RECORDED DATA:

▬▬▬▬▬▬▬▬▬▬

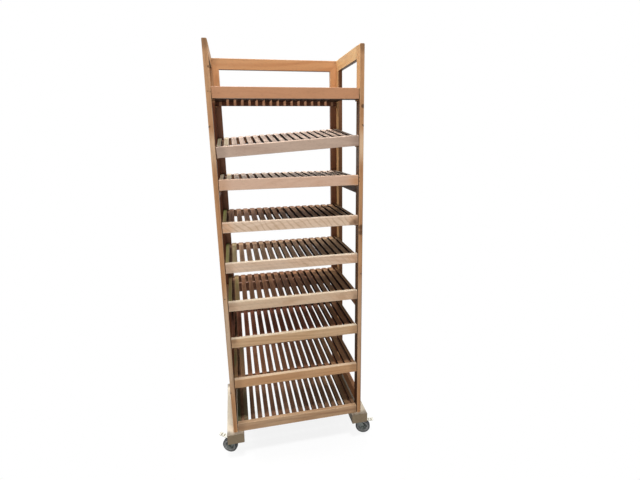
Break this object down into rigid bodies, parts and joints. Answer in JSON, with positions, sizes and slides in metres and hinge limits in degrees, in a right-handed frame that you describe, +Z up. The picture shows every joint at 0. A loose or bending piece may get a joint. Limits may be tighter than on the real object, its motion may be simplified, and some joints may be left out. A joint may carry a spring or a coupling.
{
  "type": "bakery bread rack",
  "caption": "Tall wooden bread rack on lockable swivel castors, open at the front, with loose slatted shelves on dowel pins, one of them set askew.",
  "frame": {"origin": "on the floor, under the middle of the rack", "axes": "+Z up, the open front faces -Y, +X to the right as seen from the front"},
  "size_m": [0.7991, 0.43, 1.895],
  "materials": {
    "frame_wood": "worn satin varnish",
    "back_wood": "worn satin varnish",
    "beam_wood": "worn satin varnish",
    "rail_wood": "worn satin varnish",
    "slat_wood": "worn satin varnish",
    "batten_wood": "worn satin varnish",
    "dowel_wood": "worn satin varnish",
    "zinc_steel": "dull zinc",
    "wheel_rubber": "matt, scuffed",
    "pedal_enamel": "worn pale enamel"
  },
  "bodies": {
    "frame": {"left_front_post": "frame_wood", "left_back_post": "frame_wood", "left_bottom_rung": "frame_wood", "left_middle_rung": "frame_wood", "left_upper_rung": "frame_wood", "left_top_rail": "frame_wood", "left_base_beam": "beam_wood", "back_left_stile": "back_wood", "right_front_post": "frame_wood", "right_back_post": "frame_wood", "right_bottom_rung": "frame_wood", "right_middle_rung": "frame_wood", "right_upper_rung": "frame_wood", "right_top_rail": "frame_wood", "right_base_beam": "beam_wood", "back_right_stile": "back_wood", "back_rails": "back_wood", "shelf_pins": "dowel_wood", "screws": "zinc_steel", "front_left_castor_plate": "zinc_steel", "front_right_castor_plate": "zinc_steel", "back_left_castor_plate": "zinc_steel", "back_right_castor_plate": "zinc_steel"},
    "shelf_1": {"shelf_1_front_rail": "rail_wood", "shelf_1_slats": "slat_wood", "shelf_1_battens": "batten_wood"},
    "shelf_2": {"shelf_2_front_rail": "rail_wood", "shelf_2_slats": "slat_wood", "shelf_2_battens": "batten_wood"},
    "shelf_3": {"shelf_3_front_rail": "rail_wood", "shelf_3_slats": "slat_wood", "shelf_3_battens": "batten_wood"},
    "shelf_4": {"shelf_4_front_rail": "rail_wood", "shelf_4_slats": "slat_wood", "shelf_4_battens": "batten_wood"},
    "shelf_5": {"shelf_5_front_rail": "rail_wood", "shelf_5_slats": "slat_wood", "shelf_5_battens": "batten_wood"},
    "shelf_6": {"shelf_6_front_rail": "rail_wood", "shelf_6_slats": "slat_wood", "shelf_6_battens": "batten_wood"},
    "shelf_7": {"shelf_7_front_rail": "rail_wood", "shelf_7_slats": "slat_wood", "shelf_7_battens": "batten_wood"},
    "shelf_8": {"shelf_8_front_rail": "rail_wood", "shelf_8_slats": "slat_wood", "shelf_8_battens": "batten_wood"},
    "shelf_9": {"shelf_9_front_rail": "rail_wood", "shelf_9_slats": "slat_wood", "shelf_9_battens": "batten_wood"},
    "front_left_fork": {"front_left_fork": "zinc_steel"},
    "front_left_wheel": {"front_left_wheel": "wheel_rubber"},
    "front_right_fork": {"front_right_fork": "zinc_steel"},
    "front_right_wheel": {"front_right_wheel": "wheel_rubber"},
    "back_left_fork": {"back_left_fork": "zinc_steel"},
    "back_left_wheel": {"back_left_wheel": "wheel_rubber"},
    "back_right_fork": {"back_right_fork": "zinc_steel"},
    "back_right_wheel": {"back_right_wheel": "wheel_rubber"},
    "front_left_brake_pedal": {"front_left_brake_pedal": "pedal_enamel"},
    "front_right_brake_pedal": {"front_right_brake_pedal": "pedal_enamel"}
  },
  "joints": [
    {"name": "shelf_1_slide", "type": "slide", "parent": "frame", "child": "shelf_1", "axis": [0, -1, 0], "range_m": [0, 0.35]},
    {"name": "shelf_2_slide", "type": "slide", "parent": "frame", "child": "shelf_2", "axis": [0, -0.9936, -0.1132], "range_m": [0, 0.35]},
    {"name": "shelf_3_slide", "type": "slide", "parent": "frame", "child": "shelf_3", "axis": [0, -1, 0], "range_m": [0, 0.35]},
    {"name": "shelf_4_slide", "type": "slide", "parent": "frame", "child": "shelf_4", "axis": [0, -1, 0], "range_m": [0, 0.35]},
    {"name": "shelf_5_slide", "type": "slide", "parent": "frame", "child": "shelf_5", "axis": [0, -1, 0], "range_m": [0, 0.35]},
    {"name": "shelf_6_slide", "type": "slide", "parent": "frame", "child": "shelf_6", "axis": [0, -1, 0], "range_m": [0, 0.35]},
    {"name": "shelf_7_slide", "type": "slide", "parent": "frame", "child": "shelf_7", "axis": [0, -1, 0], "range_m": [0, 0.35]},
    {"name": "shelf_8_slide", "type": "slide", "parent": "frame", "child": "shelf_8", "axis": [0, -1, 0], "range_m": [0, 0.35]},
    {"name": "shelf_9_slide", "type": "slide", "parent": "frame", "child": "shelf_9", "axis": [0, -1, 0], "range_m": [0, 0.35]},
    {"name": "front_left_swivel", "type": "hinge", "parent": "frame", "child": "front_left_fork", "pos_m": [-0.312, -0.1515, 0.1], "axis": [0, 0, 1], "continuous": true},
    {"name": "front_left_wheel_spin", "type": "hinge", "parent": "front_left_fork", "child": "front_left_wheel", "pos_m": [-0.34397, -0.13726, 0.0375], "axis": [-0.4067, -0.9135, 0], "continuous": true},
    {"name": "front_left_brake", "type": "hinge", "parent": "front_left_fork", "child": "front_left_brake_pedal", "pos_m": [-0.33027, -0.14337, 0.079], "axis": [-0.4067, -0.9135, 0], "range_deg": [0, 12]},
    {"name": "front_right_swivel", "type": "hinge", "parent": "frame", "child": "front_right_fork", "pos_m": [0.312, -0.1515, 0.1], "axis": [0, 0, 1], "continuous": true},
    {"name": "front_right_wheel_spin", "type": "hinge", "parent": "front_right_fork", "child": "front_right_wheel", "pos_m": [0.34529, -0.16232, 0.0375], "axis": [0.309, 0.9511, 0], "continuous": true},
    {"name": "front_right_brake", "type": "hinge", "parent": "front_right_fork", "child": "front_right_brake_pedal", "pos_m": [0.33102, -0.15768, 0.079], "axis": [0.309, 0.9511, 0], "range_deg": [-12, 0]},
    {"name": "back_left_swivel", "type": "hinge", "parent": "frame", "child": "back_left_fork", "pos_m": [-0.312, 0.1485, 0.1], "axis": [0, 0, 1], "continuous": true},
    {"name": "back_left_wheel_spin", "type": "hinge", "parent": "back_left_fork", "child": "back_left_wheel", "pos_m": [-0.29192, 0.17717, 0.0375], "axis": [-0.8192, 0.5736, 0], "continuous": true},
    {"name": "back_right_swivel", "type": "hinge", "parent": "frame", "child": "back_right_fork", "pos_m": [0.312, 0.1485, 0.1], "axis": [0, 0, 1], "continuous": true},
    {"name": "back_right_wheel_spin", "type": "hinge", "parent": "back_right_fork", "child": "back_right_wheel", "pos_m": [0.34529, 0.13768, 0.0375], "axis": [0.309, 0.9511, 0], "continuous": true}
  ]
}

▬▬▬▬▬▬▬▬▬▬

WHAT THE TASK REQUIRES:
Quote each line of the listing above exactly.

FULL RESPONSE:
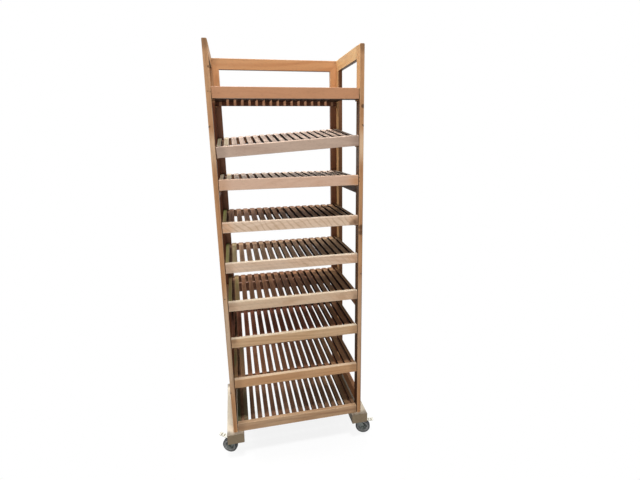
Break this object down into rigid bodies, parts and joints. Answer in JSON, with positions, sizes and slides in metres and hinge limits in degrees, in a right-handed frame that you describe, +Z up. The picture shows every joint at 0. A loose or bending piece may get a joint. Limits may be tighter than on the real object, its motion may be simplified, and some joints may be left out. A joint may carry a spring or a coupling.
{
  "type": "bakery bread rack",
  "caption": "Tall wooden bread rack on lockable swivel castors, open at the front, with loose slatted shelves on dowel pins, one of them set askew.",
  "frame": {"origin": "on the floor, under the middle of the rack", "axes": "+Z up, the open front faces -Y, +X to the right as seen from the front"},
  "size_m": [0.7991, 0.43, 1.895],
  "materials": {
    "frame_wood": "worn satin varnish",
    "back_wood": "worn satin varnish",
    "beam_wood": "worn satin varnish",
    "rail_wood": "worn satin varnish",
    "slat_wood": "worn satin varnish",
    "batten_wood": "worn satin varnish",
    "dowel_wood": "worn satin varnish",
    "zinc_steel": "dull zinc",
    "wheel_rubber": "matt, scuffed",
    "pedal_enamel": "worn pale enamel"
  },
  "bodies": {
    "frame": {"left_front_post": "frame_wood", "left_back_post": "frame_wood", "left_bottom_rung": "frame_wood", "left_middle_rung": "frame_wood", "left_upper_rung": "frame_wood", "left_top_rail": "frame_wood", "left_base_beam": "beam_wood", "back_left_stile": "back_wood", "right_front_post": "frame_wood", "right_back_post": "frame_wood", "right_bottom_rung": "frame_wood", "right_middle_rung": "frame_wood", "right_upper_rung": "frame_wood", "right_top_rail": "frame_wood", "right_base_beam": "beam_wood", "back_right_stile": "back_wood", "back_rails": "back_wood", "shelf_pins": "dowel_wood", "screws": "zinc_steel", "front_left_castor_plate": "zinc_steel", "front_right_castor_plate": "zinc_steel", "back_left_castor_plate": "zinc_steel", "back_right_castor_plate": "zinc_steel"},
    "shelf_1": {"shelf_1_front_rail": "rail_wood", "shelf_1_slats": "slat_wood", "shelf_1_battens": "batten_wood"},
    "shelf_2": {"shelf_2_front_rail": "rail_wood", "shelf_2_slats": "slat_wood", "shelf_2_battens": "batten_wood"},
    "shelf_3": {"shelf_3_front_rail": "rail_wood", "shelf_3_slats": "slat_wood", "shelf_3_battens": "batten_wood"},
    "shelf_4": {"shelf_4_front_rail": "rail_wood", "shelf_4_slats": "slat_wood", "shelf_4_battens": "batten_wood"},
    "shelf_5": {"shelf_5_front_rail": "rail_wood", "shelf_5_slats": "slat_wood", "shelf_5_battens": "batten_wood"},
    "shelf_6": {"shelf_6_front_rail": "rail_wood", "shelf_6_slats": "slat_wood", "shelf_6_battens": "batten_wood"},
    "shelf_7": {"shelf_7_front_rail": "rail_wood", "shelf_7_slats": "slat_wood", "shelf_7_battens": "batten_wood"},
    "shelf_8": {"shelf_8_front_rail": "rail_wood", "shelf_8_slats": "slat_wood", "shelf_8_battens": "batten_wood"},
    "shelf_9": {"shelf_9_front_rail": "rail_wood", "shelf_9_slats": "slat_wood", "shelf_9_battens": "batten_wood"},
    "front_left_fork": {"front_left_fork": "zinc_steel"},
    "front_left_wheel": {"front_left_wheel": "wheel_rubber"},
    "front_right_fork": {"front_right_fork": "zinc_steel"},
    "front_right_wheel": {"front_right_wheel": "wheel_rubber"},
    "back_left_fork": {"back_left_fork": "zinc_steel"},
    "back_left_wheel": {"back_left_wheel": "wheel_rubber"},
    "back_right_fork": {"back_right_fork": "zinc_steel"},
    "back_right_wheel": {"back_right_wheel": "wheel_rubber"},
    "front_left_brake_pedal": {"front_left_brake_pedal": "pedal_enamel"},
    "front_right_brake_pedal": {"front_right_brake_pedal": "pedal_enamel"}
  },
  "joints": [
    {"name": "shelf_1_slide", "type": "slide", "parent": "frame", "child": "shelf_1", "axis": [0, -1, 0], "range_m": [0, 0.35]},
    {"name": "shelf_2_slide", "type": "slide", "parent": "frame", "child": "shelf_2", "axis": [0, -0.9936, -0.1132], "range_m": [0, 0.35]},
    {"name": "shelf_3_slide", "type": "slide", "parent": "frame", "child": "shelf_3", "axis": [0, -1, 0], "range_m": [0, 0.35]},
    {"name": "shelf_4_slide", "type": "slide", "parent": "frame", "child": "shelf_4", "axis": [0, -1, 0], "range_m": [0, 0.35]},
    {"name": "shelf_5_slide", "type": "slide", "parent": "frame", "child": "shelf_5", "axis": [0, -1, 0], "range_m": [0, 0.35]},
    {"name": "shelf_6_slide", "type": "slide", "parent": "frame", "child": "shelf_6", "axis": [0, -1, 0], "range_m": [0, 0.35]},
    {"name": "shelf_7_slide", "type": "slide", "parent": "frame", "child": "shelf_7", "axis": [0, -1, 0], "range_m": [0, 0.35]},
    {"name": "shelf_8_slide", "type": "slide", "parent": "frame", "child": "shelf_8", "axis": [0, -1, 0], "range_m": [0, 0.35]},
    {"name": "shelf_9_slide", "type": "slide", "parent": "frame", "child": "shelf_9", "axis": [0, -1, 0], "range_m": [0, 0.35]},
    {"name": "front_left_swivel", "type": "hinge", "parent": "frame", "child": "front_left_fork", "pos_m": [-0.312, -0.1515, 0.1], "axis": [0, 0, 1], "continuous": true},
    {"name": "front_left_wheel_spin", "type": "hinge", "parent": "front_left_fork", "child": "front_left_wheel", "pos_m": [-0.34397, -0.13726, 0.0375], "axis": [-0.4067, -0.9135, 0], "continuous": true},
    {"name": "front_left_brake", "type": "hinge", "parent": "front_left_fork", "child": "front_left_brake_pedal", "pos_m": [-0.33027, -0.14337, 0.079], "axis": [-0.4067, -0.9135, 0], "range_deg": [0, 12]},
    {"name": "front_right_swivel", "type": "hinge", "parent": "frame", "child": "front_right_fork", "pos_m": [0.312, -0.1515, 0.1], "axis": [0, 0, 1], "continuous": true},
    {"name": "front_right_wheel_spin", "type": "hinge", "parent": "front_right_fork", "child": "front_right_wheel", "pos_m": [0.34529, -0.16232, 0.0375], "axis": [0.309, 0.9511, 0], "continuous": true},
    {"name": "front_right_brake", "type": "hinge", "parent": "front_right_fork", "child": "front_right_brake_pedal", "pos_m": [0.33102, -0.15768, 0.079], "axis": [0.309, 0.9511, 0], "range_deg": [-12, 0]},
    {"name": "back_left_swivel", "type": "hinge", "parent": "frame", "child": "back_left_fork", "pos_m": [-0.312, 0.1485, 0.1], "axis": [0, 0, 1], "continuous": true},
    {"name": "back_left_wheel_spin", "type": "hinge", "parent": "back_left_fork", "child": "back_left_wheel", "pos_m": [-0.29192, 0.17717, 0.0375], "axis": [-0.8192, 0.5736, 0], "continuous": true},
    {"name": "back_right_swivel", "type": "hinge", "parent": "frame", "child": "back_right_fork", "pos_m": [0.312, 0.1485, 0.1], "axis": [0, 0, 1], "continuous": true},
    {"name": "back_right_wheel_spin", "type": "hinge", "parent": "back_right_fork", "child": "back_right_wheel", "pos_m": [0.34529, 0.13768, 0.0375], "axis": [0.309, 0.9511, 0], "continuous": true}
  ]
}